[Start of Dataset section]

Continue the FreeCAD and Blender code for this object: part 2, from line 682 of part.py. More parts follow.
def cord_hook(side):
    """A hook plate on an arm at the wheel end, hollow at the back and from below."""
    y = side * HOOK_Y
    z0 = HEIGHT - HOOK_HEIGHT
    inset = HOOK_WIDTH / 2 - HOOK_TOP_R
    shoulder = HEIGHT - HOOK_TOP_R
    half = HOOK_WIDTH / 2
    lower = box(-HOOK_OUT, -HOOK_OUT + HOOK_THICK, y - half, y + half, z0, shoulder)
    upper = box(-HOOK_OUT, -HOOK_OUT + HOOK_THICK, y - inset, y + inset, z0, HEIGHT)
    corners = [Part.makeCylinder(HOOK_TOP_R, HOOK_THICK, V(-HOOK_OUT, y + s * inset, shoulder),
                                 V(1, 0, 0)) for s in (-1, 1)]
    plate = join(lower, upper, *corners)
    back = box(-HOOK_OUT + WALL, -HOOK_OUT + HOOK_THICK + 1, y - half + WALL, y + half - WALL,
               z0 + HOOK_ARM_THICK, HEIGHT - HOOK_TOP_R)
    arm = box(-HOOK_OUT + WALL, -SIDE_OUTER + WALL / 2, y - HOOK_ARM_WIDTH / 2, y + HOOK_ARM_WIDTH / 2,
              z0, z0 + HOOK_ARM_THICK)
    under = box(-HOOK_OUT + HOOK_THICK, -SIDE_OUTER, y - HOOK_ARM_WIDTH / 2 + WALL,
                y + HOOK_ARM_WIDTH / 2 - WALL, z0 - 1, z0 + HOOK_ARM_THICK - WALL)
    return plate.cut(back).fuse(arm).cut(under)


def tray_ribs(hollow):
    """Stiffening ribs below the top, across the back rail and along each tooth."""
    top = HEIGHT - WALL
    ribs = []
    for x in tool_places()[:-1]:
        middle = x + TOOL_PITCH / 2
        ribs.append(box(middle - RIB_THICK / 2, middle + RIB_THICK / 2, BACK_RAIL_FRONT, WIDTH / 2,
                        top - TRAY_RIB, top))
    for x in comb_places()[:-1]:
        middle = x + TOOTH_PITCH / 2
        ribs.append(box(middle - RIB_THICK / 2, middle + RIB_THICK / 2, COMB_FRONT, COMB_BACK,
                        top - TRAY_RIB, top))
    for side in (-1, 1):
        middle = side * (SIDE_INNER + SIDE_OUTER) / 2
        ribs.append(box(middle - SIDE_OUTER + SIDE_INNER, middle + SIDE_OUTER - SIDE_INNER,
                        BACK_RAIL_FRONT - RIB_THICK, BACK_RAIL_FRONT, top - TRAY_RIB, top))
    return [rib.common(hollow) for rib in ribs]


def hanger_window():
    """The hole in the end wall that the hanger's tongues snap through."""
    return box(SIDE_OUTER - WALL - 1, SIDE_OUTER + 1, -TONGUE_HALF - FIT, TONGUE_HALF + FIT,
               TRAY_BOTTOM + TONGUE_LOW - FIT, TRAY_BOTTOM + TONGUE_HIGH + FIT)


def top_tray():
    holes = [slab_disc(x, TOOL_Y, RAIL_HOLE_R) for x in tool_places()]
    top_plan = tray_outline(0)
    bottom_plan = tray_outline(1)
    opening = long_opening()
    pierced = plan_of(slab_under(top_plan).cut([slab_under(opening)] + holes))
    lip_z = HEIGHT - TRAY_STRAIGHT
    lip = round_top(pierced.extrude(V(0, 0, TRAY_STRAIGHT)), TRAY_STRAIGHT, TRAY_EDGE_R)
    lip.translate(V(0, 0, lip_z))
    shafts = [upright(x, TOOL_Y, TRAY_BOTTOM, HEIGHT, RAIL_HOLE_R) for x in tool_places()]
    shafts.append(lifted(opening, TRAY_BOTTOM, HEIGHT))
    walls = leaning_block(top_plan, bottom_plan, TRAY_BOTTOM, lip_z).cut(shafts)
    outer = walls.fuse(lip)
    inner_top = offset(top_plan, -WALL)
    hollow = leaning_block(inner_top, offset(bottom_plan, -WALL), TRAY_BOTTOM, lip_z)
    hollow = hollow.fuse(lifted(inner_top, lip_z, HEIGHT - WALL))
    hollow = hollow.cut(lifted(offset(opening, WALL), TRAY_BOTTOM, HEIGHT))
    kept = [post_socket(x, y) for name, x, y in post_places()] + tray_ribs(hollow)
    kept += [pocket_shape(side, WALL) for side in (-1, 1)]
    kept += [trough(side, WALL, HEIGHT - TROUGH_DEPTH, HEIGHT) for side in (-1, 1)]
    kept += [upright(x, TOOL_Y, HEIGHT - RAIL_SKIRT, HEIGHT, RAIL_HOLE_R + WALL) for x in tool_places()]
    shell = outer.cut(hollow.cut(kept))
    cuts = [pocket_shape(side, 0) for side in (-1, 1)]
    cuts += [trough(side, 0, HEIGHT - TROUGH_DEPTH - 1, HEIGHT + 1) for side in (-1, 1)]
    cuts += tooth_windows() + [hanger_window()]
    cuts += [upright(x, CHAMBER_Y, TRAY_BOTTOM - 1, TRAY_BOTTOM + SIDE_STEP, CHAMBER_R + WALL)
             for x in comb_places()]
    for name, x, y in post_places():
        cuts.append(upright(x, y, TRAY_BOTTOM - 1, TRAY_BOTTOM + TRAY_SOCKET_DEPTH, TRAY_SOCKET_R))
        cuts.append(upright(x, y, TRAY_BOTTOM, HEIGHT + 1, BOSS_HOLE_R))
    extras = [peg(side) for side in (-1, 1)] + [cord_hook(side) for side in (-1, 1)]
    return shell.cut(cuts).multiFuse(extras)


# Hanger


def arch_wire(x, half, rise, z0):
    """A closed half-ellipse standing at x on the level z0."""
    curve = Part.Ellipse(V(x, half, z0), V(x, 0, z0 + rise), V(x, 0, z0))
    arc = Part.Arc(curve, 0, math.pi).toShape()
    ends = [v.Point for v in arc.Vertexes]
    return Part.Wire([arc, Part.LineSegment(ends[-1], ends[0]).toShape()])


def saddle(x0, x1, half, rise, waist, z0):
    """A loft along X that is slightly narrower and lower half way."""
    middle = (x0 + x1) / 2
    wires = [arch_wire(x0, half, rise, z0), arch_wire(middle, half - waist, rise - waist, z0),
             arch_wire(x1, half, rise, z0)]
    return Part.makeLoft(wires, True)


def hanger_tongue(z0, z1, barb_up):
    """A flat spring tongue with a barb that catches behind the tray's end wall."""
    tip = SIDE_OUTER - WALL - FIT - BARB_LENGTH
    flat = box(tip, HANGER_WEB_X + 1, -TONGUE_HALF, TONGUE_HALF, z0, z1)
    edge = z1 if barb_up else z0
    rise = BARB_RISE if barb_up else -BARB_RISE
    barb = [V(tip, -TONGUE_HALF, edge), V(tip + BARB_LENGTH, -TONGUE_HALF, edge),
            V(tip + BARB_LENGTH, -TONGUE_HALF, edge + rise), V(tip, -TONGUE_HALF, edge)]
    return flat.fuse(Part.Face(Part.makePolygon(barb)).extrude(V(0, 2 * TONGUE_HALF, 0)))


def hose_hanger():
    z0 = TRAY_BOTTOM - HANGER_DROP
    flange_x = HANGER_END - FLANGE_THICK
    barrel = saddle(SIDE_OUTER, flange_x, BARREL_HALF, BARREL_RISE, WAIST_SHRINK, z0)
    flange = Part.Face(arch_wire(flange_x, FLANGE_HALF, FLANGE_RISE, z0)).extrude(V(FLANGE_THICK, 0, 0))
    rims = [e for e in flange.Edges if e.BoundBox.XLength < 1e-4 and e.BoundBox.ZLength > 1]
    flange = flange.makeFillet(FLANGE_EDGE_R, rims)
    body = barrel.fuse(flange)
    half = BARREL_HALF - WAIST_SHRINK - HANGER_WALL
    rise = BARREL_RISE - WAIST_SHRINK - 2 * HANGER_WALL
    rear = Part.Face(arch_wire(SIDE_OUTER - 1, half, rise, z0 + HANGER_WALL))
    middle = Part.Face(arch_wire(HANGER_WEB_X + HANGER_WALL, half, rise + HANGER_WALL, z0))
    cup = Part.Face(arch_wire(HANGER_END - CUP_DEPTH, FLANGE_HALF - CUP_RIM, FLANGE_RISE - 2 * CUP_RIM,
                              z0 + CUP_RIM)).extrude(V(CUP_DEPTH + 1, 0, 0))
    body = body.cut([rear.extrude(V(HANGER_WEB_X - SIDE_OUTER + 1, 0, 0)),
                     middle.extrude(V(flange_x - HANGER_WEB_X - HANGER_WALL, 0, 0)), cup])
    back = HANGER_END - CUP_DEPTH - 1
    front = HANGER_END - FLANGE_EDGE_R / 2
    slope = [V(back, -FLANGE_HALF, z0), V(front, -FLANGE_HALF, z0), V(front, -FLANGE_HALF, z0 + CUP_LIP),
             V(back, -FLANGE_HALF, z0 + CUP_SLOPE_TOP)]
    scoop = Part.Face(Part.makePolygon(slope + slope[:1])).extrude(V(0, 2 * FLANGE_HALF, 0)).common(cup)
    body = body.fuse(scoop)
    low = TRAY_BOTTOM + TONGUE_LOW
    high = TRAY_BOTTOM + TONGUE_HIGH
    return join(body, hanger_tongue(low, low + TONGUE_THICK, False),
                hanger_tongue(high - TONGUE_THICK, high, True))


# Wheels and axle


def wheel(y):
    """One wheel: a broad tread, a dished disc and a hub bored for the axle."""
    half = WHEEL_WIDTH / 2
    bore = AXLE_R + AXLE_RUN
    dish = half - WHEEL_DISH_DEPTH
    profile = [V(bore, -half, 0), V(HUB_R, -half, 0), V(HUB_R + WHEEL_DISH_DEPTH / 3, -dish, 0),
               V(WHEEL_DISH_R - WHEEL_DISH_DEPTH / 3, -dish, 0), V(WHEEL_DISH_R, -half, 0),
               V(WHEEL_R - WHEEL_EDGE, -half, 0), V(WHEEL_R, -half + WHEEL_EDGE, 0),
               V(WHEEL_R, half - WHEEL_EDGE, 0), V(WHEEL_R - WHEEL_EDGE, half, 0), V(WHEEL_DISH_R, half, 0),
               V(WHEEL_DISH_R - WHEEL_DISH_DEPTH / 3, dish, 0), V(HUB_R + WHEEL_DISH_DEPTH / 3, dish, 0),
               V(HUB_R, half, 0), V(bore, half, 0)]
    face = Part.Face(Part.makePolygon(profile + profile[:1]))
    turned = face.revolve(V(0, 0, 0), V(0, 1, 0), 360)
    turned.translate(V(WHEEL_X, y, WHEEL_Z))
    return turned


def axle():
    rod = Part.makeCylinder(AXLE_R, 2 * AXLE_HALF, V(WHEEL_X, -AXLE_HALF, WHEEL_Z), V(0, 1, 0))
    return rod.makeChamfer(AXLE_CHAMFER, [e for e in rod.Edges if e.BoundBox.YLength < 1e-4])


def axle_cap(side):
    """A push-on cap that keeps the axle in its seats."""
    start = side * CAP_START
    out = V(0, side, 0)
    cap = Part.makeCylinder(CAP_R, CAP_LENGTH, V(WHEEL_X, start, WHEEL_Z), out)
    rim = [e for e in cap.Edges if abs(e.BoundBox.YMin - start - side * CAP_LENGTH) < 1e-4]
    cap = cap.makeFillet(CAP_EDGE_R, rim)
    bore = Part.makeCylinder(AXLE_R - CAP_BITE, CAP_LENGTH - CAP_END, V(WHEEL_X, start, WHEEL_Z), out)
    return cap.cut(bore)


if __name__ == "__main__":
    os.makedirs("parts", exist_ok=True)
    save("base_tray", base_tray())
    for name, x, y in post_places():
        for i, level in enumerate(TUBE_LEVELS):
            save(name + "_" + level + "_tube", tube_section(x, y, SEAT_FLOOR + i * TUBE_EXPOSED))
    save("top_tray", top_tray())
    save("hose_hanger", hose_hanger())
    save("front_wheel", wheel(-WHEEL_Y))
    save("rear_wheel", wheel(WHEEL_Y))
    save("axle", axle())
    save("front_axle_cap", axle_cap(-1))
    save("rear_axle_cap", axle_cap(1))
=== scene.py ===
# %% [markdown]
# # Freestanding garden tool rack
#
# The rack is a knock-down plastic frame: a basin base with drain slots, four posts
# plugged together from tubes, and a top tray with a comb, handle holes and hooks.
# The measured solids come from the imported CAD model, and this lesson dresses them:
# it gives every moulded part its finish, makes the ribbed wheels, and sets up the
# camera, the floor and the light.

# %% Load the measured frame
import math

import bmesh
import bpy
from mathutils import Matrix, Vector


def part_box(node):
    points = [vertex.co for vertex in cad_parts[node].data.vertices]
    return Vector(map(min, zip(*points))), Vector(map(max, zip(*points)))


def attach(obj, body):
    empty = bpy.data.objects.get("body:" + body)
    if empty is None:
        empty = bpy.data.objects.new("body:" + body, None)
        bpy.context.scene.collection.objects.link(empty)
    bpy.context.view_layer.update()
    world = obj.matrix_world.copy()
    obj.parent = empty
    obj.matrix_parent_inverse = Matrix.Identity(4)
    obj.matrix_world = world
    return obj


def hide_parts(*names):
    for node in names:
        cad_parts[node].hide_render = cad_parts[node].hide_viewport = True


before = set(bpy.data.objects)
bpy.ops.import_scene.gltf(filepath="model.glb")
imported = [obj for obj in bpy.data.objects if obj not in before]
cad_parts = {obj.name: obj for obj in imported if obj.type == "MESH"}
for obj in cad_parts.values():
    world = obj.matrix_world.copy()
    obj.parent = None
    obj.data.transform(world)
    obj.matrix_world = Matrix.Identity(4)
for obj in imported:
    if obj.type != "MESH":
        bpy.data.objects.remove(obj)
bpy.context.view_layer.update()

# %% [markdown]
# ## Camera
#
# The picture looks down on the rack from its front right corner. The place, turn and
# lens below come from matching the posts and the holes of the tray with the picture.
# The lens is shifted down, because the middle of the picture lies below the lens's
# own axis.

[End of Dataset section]

• _Your task_:
Retype exactly what runs from the line containing "rim = [e for" through the line containing "cad_parts[node].hide_render = cad_parts[node].hide_viewport", both lines included, and stop there.

• _Written answer_:
    rim = [e for e in cap.Edges if abs(e.BoundBox.YMin - start - side * CAP_LENGTH) < 1e-4]
    cap = cap.makeFillet(CAP_EDGE_R, rim)
    bore = Part.makeCylinder(AXLE_R - CAP_BITE, CAP_LENGTH - CAP_END, V(WHEEL_X, start, WHEEL_Z), out)
    return cap.cut(bore)


if __name__ == "__main__":
    os.makedirs("parts", exist_ok=True)
    save("base_tray", base_tray())
    for name, x, y in post_places():
        for i, level in enumerate(TUBE_LEVELS):
            save(name + "_" + level + "_tube", tube_section(x, y, SEAT_FLOOR + i * TUBE_EXPOSED))
    save("top_tray", top_tray())
    save("hose_hanger", hose_hanger())
    save("front_wheel", wheel(-WHEEL_Y))
    save("rear_wheel", wheel(WHEEL_Y))
    save("axle", axle())
    save("front_axle_cap", axle_cap(-1))
    save("rear_axle_cap", axle_cap(1))
=== scene.py ===
# %% [markdown]
# # Freestanding garden tool rack
#
# The rack is a knock-down plastic frame: a basin base with drain slots, four posts
# plugged together from tubes, and a top tray with a comb, handle holes and hooks.
# The measured solids come from the imported CAD model, and this lesson dresses them:
# it gives every moulded part its finish, makes the ribbed wheels, and sets up the
# camera, the floor and the light.

# %% Load the measured frame
import math

import bmesh
import bpy
from mathutils import Matrix, Vector


def part_box(node):
    points = [vertex.co for vertex in cad_parts[node].data.vertices]
    return Vector(map(min, zip(*points))), Vector(map(max, zip(*points)))


def attach(obj, body):
    empty = bpy.data.objects.get("body:" + body)
    if empty is None:
        empty = bpy.data.objects.new("body:" + body, None)
        bpy.context.scene.collection.objects.link(empty)
    bpy.context.view_layer.update()
    world = obj.matrix_world.copy()
    obj.parent = empty
    obj.matrix_parent_inverse = Matrix.Identity(4)
    obj.matrix_world = world
    return obj


def hide_parts(*names):
    for node in names:
        cad_parts[node].hide_render = cad_parts[node].hide_viewport = True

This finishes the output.